Birleşmiş Milletler ’in raporlarına göre, PKK terör örgütü, 1990’lı yıllardan bu yana, sistematik olarak çocukları zorla silahaltına almaktadır. Üç binden fazla çocuğu kullandığı bu raporlar ile sabittir. TEPAV raporlarına göre, terör örgütünün %42’si çocuktur. Bu çocukların %10’u ise 15 yaşın altındadır. Vatanımızı, milletimizi bölmeye yönelik terör eylemlerinden sorumlu olmakla birlikte, küresel ve ulusal ölçekli pek çok raporla ortaya koyulduğu üzere, PKK terör örgütü, bireysel insan hakkı ihlallerinin de failidir ve mağdurlar çoğunlukla kadınlar ve çocuklardır.
18 yaşın altındaki her birey hukuk önünde çocuktur. Çocuklar açısından, üzerinde mutlak surette tasarruf hakkına sahip oldukları bir irade kavramından söz edilemez. Çocukların en temel insan hakkına yönelik yaşam haklarını ellerinden alan, onları yuvalarından koparan, ellerine silah veren, seks kölesi olarak istismar eden, uyuşturucu kuryesi olarak kullanan eli kanlı bir terör örgütüne rızaları ile katılmış olduklarından bahsedilemez. Bu ne hukuki ve ne vicdani bir söylemdir.
Analar ayağa kalktığı zaman sorunların çözümü hızlanır. Analar, çocuklarını PKK terör örgütünden kurtarmak için ayağa kalkmışlardır. Kaldı ki analar, on yıllardır PKK terör örgütünün kaçırdığı çocukları için feryat etmektedir. Geçmişten bugüne gazeteler, anaların çığlıklarıyla, ağıtlarıyla, eylemleriyle doludur. Yalnızca 2015 yılında ‘Çocuğumu PKK terör örgütü kaçırdı.’ Beyanıyla 929 resmi başvuru yapılmıştır.
Bu sorun, partiler üstü, kadınıyla erkeğiyle hepimizin yüreğine ateş düşüren, insanlık onurumuzu ayakaltına alan, geleceğimizi karartan toplumsal bir sorundur. Terör örgütlerini doğrudan yahut dolaylı olarak destekleyenlere karşı çıkmadan, kadın ve çocuk hakları savunusu yapmak da mümkün değildir.
Kadın ve çocuklara yönelik baskı ve şiddeti bölgelere göre değerlendirmiyoruz. Ülkemizin her karış toprağı, bütün insanları, kadını ve erkeği, hepimiz bir bütünüz. Diyarbakırlı annelerin ‘Çocuğumu geri istiyorum!’ feryadına da Emine Bulut’un ‘Ölmek istemiyorum!’ çığlığına da aynı ilkelerle ve aynı kararlılıkla ses vermek, Cumhuriyet Kadınlarının görev ve sorumluluğudur.

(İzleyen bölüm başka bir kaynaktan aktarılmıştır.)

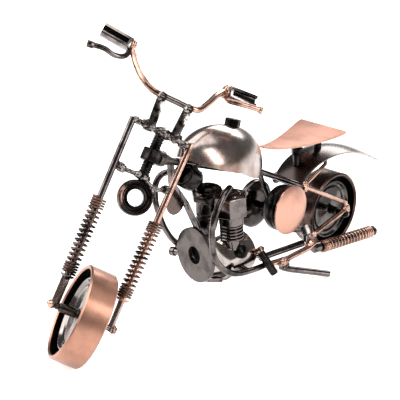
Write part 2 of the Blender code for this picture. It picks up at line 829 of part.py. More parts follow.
crank_bar = joined(
    "crankcase_bar",
    [
        bar_mesh((3.4, 67.8, 13.6), (3.4, 81.6, 11.4), 2.6, 2.4, (1, 0, 0)),
        bar_mesh((4.6, 69.6, 13.0), (6.6, 76.4, 11.4), 2.0, 2.0, (1, 0, 0)),
    ],
    BLACK_NICKEL,
    ROOT,
)
fitted(crank_bar, front_plate, header_left, crankcase)
washer = finish(
    "down_tube_washer",
    turned_mesh([(0, -0.6), (4.9, -0.6), (5.2, -0.3), (5.2, 0.3), (4.9, 0.6), (0, 0.6)],
                (-1.9, 56.9, 50.4), (1, 0, 0), 24),
    GREY_STEEL,
    ROOT,
)
fitted(washer, down_tube, header_right)

# ---------------------------------------------------------------- lower frame and exhaust

exhaust_pipe = finish(
    "exhaust_pipe",
    rod_mesh([(9.4, 99.0, 14.6), (12.0, 125.4, 13.6)], 1.5),
    BLACK_NICKEL,
    ROOT,
)
exhaust_rod = joined(
    "exhaust_rod",
    [
        rod_mesh([(12.4, 102.4, 11.6), (14.2, 111.5, 11.4), (14.2, 126.4, 11.4),
                  (14.2, 131.6, 12.4)], 1.3),
        blob_mesh((13.4, 128.6, 12.7), (2.2, 2.6, 2.3)),
        blob_mesh((14.2, 109.0, 10.8), (2.2, 4.0, 2.2)),
    ],
    COPPER,
    ROOT,
)
fitted(exhaust_pipe, exhaust_rod, crankcase)
fitted(header_left, exhaust_rod)
footpeg = joined(
    "footpeg_left",
    [
        turned_mesh([(0, 0), (1.8, 0.2), (2.5, 1.0), (2.5, 1.8), (1.8, 2.4), (1.8, 13.2), (1.5, 13.8),
                     (0, 13.8)], (9.8, 96.4, 20.4), (0.52, 0.24, -0.82), 12),
        rod_mesh([(11.0, 97.4, 18.4), (8.6, 98.8, 15.6)], 0.9),
        rod_mesh([(14.0, 98.4, 13.4), (12.6, 104.0, 10.9)], 0.9),
    ],
    DARK_COPPER,
    ROOT,
)
fitted(footpeg, header_left, exhaust_pipe, exhaust_rod, crankcase, crank_bolt)
kickstand = joined(
    "kickstand",
    [
        rod_mesh([(14.0, 109.0, 8.0), (15.4, 112.0, 6.6), (24.8, 128.6, 1.36)], 1.4, 12),
        blob_mesh((14.4, 109.6, 8.6), (2.2, 3.2, 1.8)),
    ],
    BLACK_NICKEL,
    ROOT,
)
fitted(kickstand, exhaust_rod)

muffler_rod = joined(
    "muffler_rod",
    [
        rod_mesh([(14.2, 130.2, 10.2), (14.6, 134.0, 9.4), (18.4, 170.4, 6.9)], 1.5),
        turned_mesh([(0, 0), (2.0, 0), (2.5, 0.6), (2.5, 3.4), (1.9, 3.9), (0, 3.9)],
                    (14.2, 130.4, 10.4), (0.1, 0.99, -0.13), 12),
        turned_mesh([(0, 0), (2.0, 0), (2.3, 0.5), (2.0, 1.1), (0, 1.1)], (18.4, 170.2, 6.9),
                    (0.1, 0.99, -0.07), 12),
    ],
    BLACK_NICKEL,
    ROOT,
)
fitted(muffler_rod, exhaust_rod, stay_left)
muffler_axis = Vector((3.8, 36.4, -2.5))
muffler_spring = finish(
    "muffler_spring",
    spring_mesh(34.4, 2.36, 0.48, 4, 12, (14.72, 135.0, 9.32), muffler_axis),
    COPPER,
    ROOT,
)
fitted(stay_left, exhaust_rod)

# ---------------------------------------------------------------- side drums

drum_shaft = finish(
    "drum_shaft",
    rod_mesh([(-6.4, 118.0, 29.2), (3.8, 116.6, 31.8)], 1.6, 12),
    BLACK_STEEL,
    ROOT,
)
dish_left = [(0, 0), (7.6, 0), (9.5, 0.7), (10.2, 2.2), (10.2, 7.4), (9.4, 7.58), (9.2, 7.0),
             (0, 7.0)]
dish_right = [(0, 0), (3.2, 0), (8.6, 0.6), (10.8, 2.0), (11.0, 4.4), (10.2, 4.6), (9.9, 4.0),
              (0, 4.0)]
drum_left = finish("drum_left", turned_mesh(dish_left, (3.5, 116.4, 32.2), (1, 0, 0), 32),
                   BLACK_STEEL, ROOT)
drum_cap = finish(
    "drum_cap_left",
    turned_mesh([(0, 0), (10.3, 0), (10.9, 0.4), (10.9, 1.0), (8.0, 1.9), (4.0, 2.4), (0, 2.5)],
                (11.14, 116.4, 32.2), (1, 0, 0), 36),
    COPPER, ROOT,
)
drum_right = finish("drum_right", turned_mesh(dish_right, (-6.6, 118.0, 29.2), (-1, 0, 0), 32),
                    BLACK_NICKEL, ROOT)
drum_leg = joined(
    "drum_leg",
    [
        rod_mesh([(0.8, 115.4, 34.0), (1.6, 118.2, 23.6), (7.0, 123.4, 19.2),
                  (11.0, 129.0, 18.5)], 1.2),
        prism_mesh(3.0, -1.8, 1.8, (11.0, 129.0, 18.5), (0.8, -0.4, 0.4), 6, 0, 0.3),
        rod_mesh([(11.0, 128.6, 18.0), (12.2, 127.2, 13.0)], 1.2),
        rod_mesh([(0.8, 115.4, 34.0), (0, 109.6, 47.6)], 1.1),
    ],
    BLACK_NICKEL,
    ROOT,
)
fitted(drum_leg, drum_left, exhaust_pipe, exhaust_rod, backbone, rail_left, rail_right)
fitted(drum_shaft, drum_leg, drum_left, drum_right)

# ---------------------------------------------------------------- tank


def tank_mesh():
    """A domed shell, blunter behind than in front, open underneath."""
    bm = bmesh.new()
    rows, around = 7, 24
    layers = []
    for shell in (0.0, TANK_WALL):
        half_l = TANK_HALF_LENGTH - shell
        half_w = TANK_HALF_WIDTH - shell
        tall = TANK_HEIGHT - shell
        rings = []
        for i in range(rows):
            lift = math.pi / 2 * i / rows
            ring = []
            for k in range(around):
                turn = 2 * math.pi * k / around
                front = max(0.0, -math.sin(turn))
                x = half_w * math.cos(turn) * (1 - 0.26 * front ** 2) * math.cos(lift)
                y = half_l * math.sin(turn) * math.cos(lift) ** 0.85
                z = tall * math.sin(lift) * (1 + 0.06 * y / half_l)
                sag = (2.0 + 6.0 * max(0.0, math.sin(turn))) * math.cos(turn) ** 2 * (1 - i / rows) ** 2
                ring.append(bm.verts.new(Vector((x, y, z - sag)) * MM))
            rings.append(ring)
        top = bm.verts.new(Vector((0, 0, tall)) * MM)
        layers.append((rings, top))
    for rings, top in layers:
        for low, high in zip(rings, rings[1:]):
            for k in range(around):
                n = (k + 1) % around
                bm.faces.new((low[k], low[n], high[n], high[k]))
        for k in range(around):
            bm.faces.new((rings[-1][k], rings[-1][(k + 1) % around], top))
    outer, inner = layers[0][0][0], layers[1][0][0]
    for k in range(around):
        n = (k + 1) % around
        bm.faces.new((outer[k], inner[k], inner[n], outer[n]))
    bmesh.ops.recalc_face_normals(bm, faces=bm.faces)
    mesh = bpy.data.meshes.new("tank")
    bm.to_mesh(mesh)
    bm.free()
    tilt = Matrix.Rotation(math.radians(-19.0), 4, "X")
    mesh.transform(Matrix.Translation(Vector((0, 81.8, 61.9)) * MM) @ tilt)
    return mesh


tank = finish("tank", tank_mesh(), BLACK_NICKEL, ROOT)
fitted(tank, backbone, nut_bolt, neck_ring)
tank_cap = joined(
    "tank_cap",
    [
        prism_mesh(3.5, 0.2, 3.3, (0, 90.3, 75.2), (0, 0.3, 0.95), 6, 0.3, 0.3),
        turned_mesh([(0, -2.2), (1.9, -2.2), (1.9, 0.6), (0, 0.6)], (0, 90.3, 75.2),
                    (0, 0.3, 0.95), 12),
    ],
    BLACK_STEEL,
    ROOT,
)
fitted(tank_cap, tank)

# ---------------------------------------------------------------- seat and fender


def sheet_mesh(rows, thick, columns=4):
    """A bent sheet: rows of (y, z, half width, crown) joined across, with a thickness."""
    bm = bmesh.new()
    grid = []
    for y, z, half, crown in rows:
        line = []
        for k in range(columns + 1):
            u = 2 * k / columns - 1
            line.append(bm.verts.new(Vector((half * u, y, z - crown * u * u)) * MM))
        grid.append(line)
    for low, high in zip(grid, grid[1:]):
        for k in range(columns):
            bm.faces.new((low[k], low[k + 1], high[k + 1], high[k]))
    mesh = bpy.data.meshes.new("sheet")
    bm.to_mesh(mesh)
    bm.free()
    obj = helper(mesh)
    solid = obj.modifiers.new("Thickness", "SOLIDIFY")
    solid.thickness = thick * MM
    solid.offset = 0
    bpy.context.view_layer.update()
    made = evaluated_mesh(obj)
    bpy.data.objects.remove(obj)
    return made


seat = finish(
    "seat",
    sheet_mesh(
        [(110.6, 60.4, 1.2, 0), (114.0, 59.2, 2.6, 0), (119.0, 58.2, 4.2, 0.1),
         (126.0, 57.6, 6.0, 0.3), (134.0, 57.4, 8.2, 0.5), (142.0, 57.5, 10.4, 0.5),
         (149.0, 57.8, 12.2, 0.3), (153.2, 58.1, 12.9, 0.1), (154.6, 58.2, 12.0, 0)],
        SEAT_THICK),
    COPPER,
    ROOT,
)
fender = finish(
    "rear_fender",
    sheet_mesh(
        [(128.6, 39.2, 7.6, 1.2), (133.0, 43.8, 8.0, 1.6), (140.0, 47.4, 8.2, 1.9),
         (148.0, 48.6, 8.4, 2.0), (156.0, 48.4, 8.5, 2.0), (164.0, 47.0, 8.5, 1.9),
         (172.0, 44.2, 8.0, 1.6), (180.0, 40.2, 6.8, 1.2), (188.0, 35.6, 4.8, 0.8),
         (194.6, 31.6, 2.8, 0.4), (199.4, 28.8, 1.2, 0.1)],
        FENDER_THICK),
    BLACK_NICKEL,
    ROOT,
)
fitted(fender, stay_left, stay_right, rail_left, rail_right)
seat_posts = []
for name, y, foot, top in (("front", 135.4, 45.2, 56.9), ("rear", 150.6, 48.2, 57.4)):
    post = joined(
        f"seat_post_{name}",
        [
            turned_mesh([(0, 0), (1.7, 0), (1.7, top - foot), (0, top - foot)], (0, y, foot),
                        (0, 0, 1), 12),
            prism_mesh(2.7, 5.0, 8.2, (0, y, foot), (0, 0, 1), 6, 0.3, 0.3),
        ],
        BLACK_STEEL,
        ROOT,
    )
    fitted(post, fender, seat)
    seat_posts.append(post)

smooth(nut_bolt, neck_ring, backbone, rear_axle, *stays, *rails, front_plate, crankcase, washer,
       crank_bolt, cylinder_right, cylinder_left, spark_bolt, header_left, header_right,
       plate_bolt, crank_bar, exhaust_pipe, exhaust_rod, footpeg, kickstand, muffler_rod,
       muffler_spring, drum_shaft, drum_left, drum_cap, drum_right, drum_leg, tank, seat, fender,
       *seat_posts)
bpy.data.collections.remove(CUTTERS)
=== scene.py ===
"""Dresses the welded chopper desk model: plated rods, springs, rings, nuts and bolts.

+X is the rider's left, -Y is forwards, +Z is up and the ground is z = 0. Each piece is
modelled in millimetres in the frame it belongs to, then set in metres in its mesh.
"""

import json
import math

import bpy
from bpy.props import FloatProperty, FloatVectorProperty, IntProperty, PointerProperty
from mathutils import Matrix, Vector


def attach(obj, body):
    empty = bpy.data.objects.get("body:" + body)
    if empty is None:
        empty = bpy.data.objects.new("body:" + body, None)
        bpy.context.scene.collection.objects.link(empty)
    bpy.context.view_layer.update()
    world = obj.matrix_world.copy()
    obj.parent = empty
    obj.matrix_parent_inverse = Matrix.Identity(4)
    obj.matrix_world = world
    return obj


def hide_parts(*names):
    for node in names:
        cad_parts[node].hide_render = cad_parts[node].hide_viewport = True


bl_info = {
    "name": "Chopper desk model",
    "version": (1, 0, 0),
    "blender": (4, 5, 0),
    "location": "View3D > Sidebar > Chopper",
    "description": "Models and finishes a welded chopper made of rods, springs and bolts",
    "category": "Object",
}

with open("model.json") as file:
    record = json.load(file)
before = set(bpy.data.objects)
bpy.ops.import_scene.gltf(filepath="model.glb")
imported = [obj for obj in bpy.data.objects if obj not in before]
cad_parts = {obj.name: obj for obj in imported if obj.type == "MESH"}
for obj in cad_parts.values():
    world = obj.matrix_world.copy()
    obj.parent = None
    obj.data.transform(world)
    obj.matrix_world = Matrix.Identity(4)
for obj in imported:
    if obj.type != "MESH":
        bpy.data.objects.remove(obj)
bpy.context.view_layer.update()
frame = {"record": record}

MM = 0.001
JOINTS = {joint["name"]: joint for joint in frame["record"]["behaviour"]["joints"]}


def axis_of(joint):
    return Vector(JOINTS[joint]["axis"]).normalized()


def place_of(joint):
    return Vector(JOINTS[joint]["pos_m"])


# Frames: the welded frame stands under the front axle, the fork on the steering axis.
FRONT_AXLE = place_of("front_wheel_spin")
REAR_AXLE = place_of("rear_wheel_spin")
ACROSS_FORK = axis_of("front_wheel_spin")
UP_FORK = axis_of("steering")
BACK_FORK = UP_FORK.cross(ACROSS_FORK)
FORK = Matrix.Translation(FRONT_AXLE) @ Matrix(
    (ACROSS_FORK, BACK_FORK, UP_FORK)
).transposed().to_4x4()
ROOT = Matrix.Translation((FRONT_AXLE.x, FRONT_AXLE.y, 0))
REAR = Matrix.Translation(REAR_AXLE)
RAKE = math.asin(UP_FORK.y)
HEAD = Matrix.Translation(FRONT_AXLE) @ Matrix.Rotation(-RAKE, 4, "X")


# ---------------------------------------------------------------- settings


def colour(value):
    """An sRGB hex colour as linear RGBA; a linear RGB colour only gains its alpha."""
    if not isinstance(value, str):
        return (*value, 1.0)
    parts = [int(value[k:k + 2], 16) / 255 for k in (1, 3, 5)]
    linear = [c / 12.92 if c <= 0.04045 else ((c + 0.055) / 1.055) ** 2.4 for c in parts]
    return (*linear, 1.0)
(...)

Diyarbakırlı anaların, çocuklarını pkk terör örgütünden kurtarmak için başlattıkları eylemleri 11 Aralık Çarşamba günü 100 gününe girecektir. Cumhuriyet Kadınları Derneği olarak 100.günlerinde Diyarbakır annelerini yalnız bırakmayacağız.
Unutulmamalıdır ki kadın örgütlerinin güç birliği yapması, Diyarbakır’daki anaların sesine ses, yüreğine kuvvet olmaları, ülkemizin yıllardır boğuştuğu terör sorununu bitirmek için olduğu kadar, kadın ve çocuk hakları mücadelesi için de anlamlı ve gereklidir. Sizleri, Diyarbakırlı anaların bu haklı mücadelesine destek olmaya çağırıyoruz.